Doug: As I record this, we are in Portland, Oregon for two events: the Bike Happy Hour with Bike Portland’s Jonathan Maus, and a book reading and talk at Powell’s, hosted by Oregon Public Broadcasting’s Lillian Karabaic. The Bike Happy Hour is free and open to everyone, while the event at Powell’s requires a ticket. I’m told some are still available, but get yours soon—it’s on the verge of selling out. You can find more information about these and all of our upcoming events, and order the book if you haven’t already at LifeAfterCars.com.

Doug: For this episode, we’re gonna hear from producer Ilana Strauss, who brings us a story we mention in Life After Cars, and goes a little deeper into something that was new even to me. It’s all about the origins of car culture as we know it today, and features friend of the podcast and University of Virginia historian Peter Norton. We hope you enjoy it. Thanks very much to the Helen and William Mazer Foundation, which makes this episode, and a lot of what we do at The War on Cars possible. And please become a Patreon supporter of the podcast. You can sign up at Patreon.com/thewaroncarspod. Thanks.

Ilana Strauss: In 1988, Peter Norton was a graduate student in history at the University of Delaware. That summer, he took a job at the Historical Society of Delaware in Wilmington, working in a windowless basement, cataloging old photos and negatives of the city—some a hundred years old or more.

Peter Norton: And I learned from these photographic negatives that it was a city of dense foot traffic, electric streetcars everywhere.

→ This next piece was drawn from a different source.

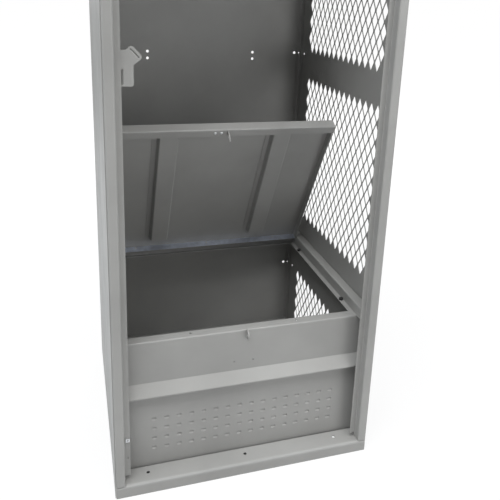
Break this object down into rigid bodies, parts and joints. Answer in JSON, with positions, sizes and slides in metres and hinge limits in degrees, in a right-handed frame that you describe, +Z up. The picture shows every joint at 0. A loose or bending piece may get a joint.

Ilana Strauss: He saw photos of a bustling city, showing the streets of Wilmington full of people—people walking, people riding bicycles, people riding streetcars. One day, he left the Historical Society and had what he describes as a surreal experience. Even though he had walked them hundreds of times before, those Wilmington streets, they now felt somehow strange and unfamiliar to him.

Peter Norton: I was a time traveler traveling to a science fiction future and maybe a little far-fetched story where everybody’s in a steel box now. The same streets transformed into a world of surface parking lots, fast cars and no pedestrians. A beautiful old synagogue, a church, a theater, schools, residences, all were replaced by surface parking. I was curious, why did we destroy our own cities to make room for cars? It seems crazy. And I really wanted to know why that happened.

Ilana Strauss: Today, most people don’t think about how omnipresent cars are. If they do think about it at all, they assume that Americans’ alleged love affair with cars was something akin to natural selection, with cars having some sort of evolutionary advantage that made them win out over bicycles, streetcars—and even walking. After earning his PhD, Peter became a history professor at the University of Virginia, and he turned the question he’d asked himself on those Wilmington streets into a career obsession, determined to uncover the truth about how cars really came to dominate streets, and why most people today don’t even seem to know the true story.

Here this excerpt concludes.